Using Dask Gateway

If you need extra compute resources the SMCE has the ability to spool up additional AWS EC2 worker nodes via Dask Gateway. Adding the nebari-dask package to your conda environment installs all of the necessary libraries for Dask Gateway to work.

Users do not have access to the is feature by default. Ask an admin to grant you access.

from dask_gateway import Gateway
from distributed import Client
gateway = Gateway()

Select the Python environment, size of worker nodes, and set any environment variables. Currently there are two options for workers nodes:

  • Small worker

    • 2 cores

    • 8GB Memory

  • Medium worker

    • 4 cores

    • 16GB Memory

Each cluster can have several worker nodes. It is recommended to start with the small worker.

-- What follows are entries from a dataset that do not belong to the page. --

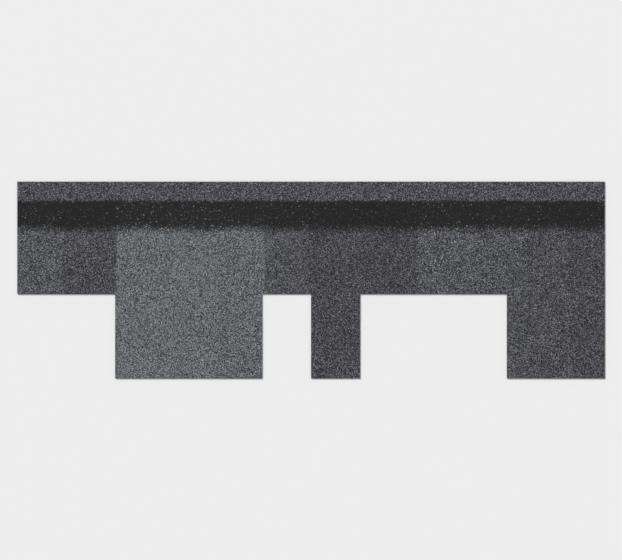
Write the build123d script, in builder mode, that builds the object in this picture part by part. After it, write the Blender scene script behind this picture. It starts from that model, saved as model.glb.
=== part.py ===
from build123d import *
import os

os.makedirs("parts", exist_ok=True)

# Asphalt shingle: one cut sheet, granule face up, three teeth along its lower edge.
# +X runs along the course, +Y runs up the roof (the teeth point to -Y), +Z is the
# outward normal of the granule face. Origin: middle of the underside.

# ---- driving dimensions, millimetres ---------------------------------------
length = 1000.0                 # along the course
module = length / 12            # every tooth and gap is a whole number of these
tooth_length = 143.5            # also the height of a course left in view
headlap = 48.0                  # strip that the course after next still covers
body_height = tooth_length + headlap
height = tooth_length + body_height
thickness = 3.2                 # over the granules

# teeth, from the left end, in modules: (start, width)
teeth = [(2, 3), (6, 1), (10, 2)]

corner_radius = 0.6             # a knife corner is never perfectly sharp
arris = 0.35                    # granules broken away along the cut, face side only

# ---- derived positions ------------------------------------------------------
left = -length / 2
right = length / 2
bottom = -height / 2            # tips of the teeth
root = bottom + tooth_length    # line where the teeth join the body
top = height / 2


def at(modules):
    """X of a module line, counted from the left end."""
    return left + modules * module


# Outline of the sheet, anticlockwise from the lower end of the left edge
outline = [(left, root)]
for start, width in teeth:
    x0, x1 = at(start), at(start + width)
    outline += [(x0, root), (x0, bottom), (x1, bottom)]
    if x1 < right - 1e-6:
        outline += [(x1, root)]
outline += [(right, top), (left, top)]

# ---- the sheet --------------------------------------------------------------
with BuildPart() as shingle:
    with BuildSketch(Plane.XY):
        with BuildLine():
            Polyline(*outline, close=True)
        make_face()
    extrude(amount=thickness)

    # corners left by the cutting knife, inside and outside ones alike
    fillet(shingle.edges().filter_by(Axis.Z), radius=corner_radius)

    # the granule face breaks away a little along the whole cut outline
    face_up = shingle.faces().sort_by(Axis.Z)[-1]
    chamfer(face_up.outer_wire().edges(), length=arris)

shingle.part.label = "shingle"
export_step(shingle.part, "parts/shingle.step")

print("outline points", len(outline))
print("size", shingle.part.bounding_box().size)
print("volume cm3", round(shingle.part.volume / 1000, 2))
print("solids", len(shingle.part.solids()))
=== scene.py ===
import math

import bpy
import numpy as np
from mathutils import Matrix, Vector
from mathutils.geometry import delaunay_2d_cdt


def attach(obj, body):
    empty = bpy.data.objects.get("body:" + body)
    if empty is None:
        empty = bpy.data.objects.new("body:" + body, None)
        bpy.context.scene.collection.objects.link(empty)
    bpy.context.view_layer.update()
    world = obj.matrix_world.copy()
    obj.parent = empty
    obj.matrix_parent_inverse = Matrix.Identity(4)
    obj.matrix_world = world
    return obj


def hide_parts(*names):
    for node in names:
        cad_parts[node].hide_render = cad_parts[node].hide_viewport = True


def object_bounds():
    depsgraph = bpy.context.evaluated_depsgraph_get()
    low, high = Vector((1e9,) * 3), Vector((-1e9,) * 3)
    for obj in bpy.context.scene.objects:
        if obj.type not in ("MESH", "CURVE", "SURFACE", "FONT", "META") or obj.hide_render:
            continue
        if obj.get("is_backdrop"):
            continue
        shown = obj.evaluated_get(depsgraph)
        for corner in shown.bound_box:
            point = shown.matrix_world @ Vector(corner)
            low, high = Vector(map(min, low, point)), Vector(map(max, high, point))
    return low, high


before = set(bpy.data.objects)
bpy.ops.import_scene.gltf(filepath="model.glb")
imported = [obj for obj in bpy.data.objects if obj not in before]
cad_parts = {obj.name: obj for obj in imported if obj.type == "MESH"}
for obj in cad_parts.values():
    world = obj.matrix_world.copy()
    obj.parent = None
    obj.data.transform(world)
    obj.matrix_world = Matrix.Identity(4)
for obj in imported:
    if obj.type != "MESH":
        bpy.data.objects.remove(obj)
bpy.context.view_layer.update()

# ---------------------------------------------------------------- sizes, metres
L, H, T = 1.0, 0.335, 0.0032
U = L / 12
TOOTH = 0.1435
X0, Y0 = -L / 2, -H / 2
ROOT = Y0 + TOOTH
TOP = H / 2
TEETH = [(2, 5), (6, 7), (10, 12)]            # in modules from the left end
rng = np.random.default_rng(1207)


def at(m):
    return X0 + U * m


# ---------------------------------------------------------------- tone of the blend
# Granules are dropped on the web in patches, so a patch runs the whole height of the
# sheet and is one to three modules long. (end of the patch in modules, tone)
PATCHES = [
    (0.95, -0.05), (2.02, -0.48), (4.08, 0.78), (5.04, 0.60), (5.92, -0.22),
    (7.06, -0.58), (8.20, -0.64), (9.30, -0.05), (10.45, -0.24), (11.30, -0.40), (12.5, -0.56),
]
BAND_TOP, BAND_LOW = 0.1345, 0.0870           # dark strip, whole; its lower edge is ragged


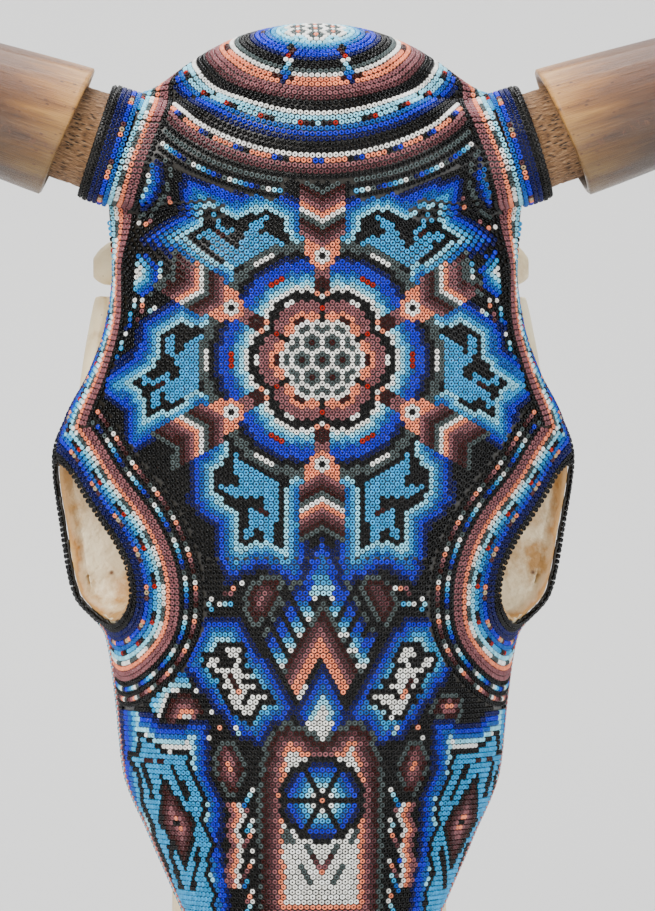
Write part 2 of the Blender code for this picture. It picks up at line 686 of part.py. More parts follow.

options = gateway.cluster_options()
options
../_images/cluster_options.jpg

Wait until the cluster is created. The cluster is spooling up additional AWS EC2 instances. This can take a few minutes.

Scale the cluster to your required size.

If you are using the small worker for every two workers a new EC2 instance is started

If you are using the medium worker for every workers a new EC2 instance is started

There are only 10 worker nodes maximum for everyone, please use this responsibly

The cluster can be managed via the provided link. Scaling can take time depending on the number of workers requested. Follow the link and navigate to the workers tab to see when the workers are available to use.

cluster = gateway.new_cluster(options)
cluster
../_images/dask_cluster.jpg

If you loose connection to your notebook Do not start another cluster without checking to see if you previous cluster still exists

The following code shows how to check for existing clusters and how to reconnect to them

Starting a new cluster will start additional AWS compute resources

existing_clusters = gateway.list_clusters()
existing_clusters

[]

cluster = cluster = gateway.connect(existing_clusters[0].name)
cluster
../_images/dask_cluster.jpg

The final step is to assign the cluster as your Dask Client. Once this is done any time you call compute the cluster will be used rather than your local compute resources.

client = Client(cluster)
client
../_images/dask_client.jpg

After you are finished using the cluster make sure you shut everything down. It can take a few minutes to shut everything down.

cluster.shutdown()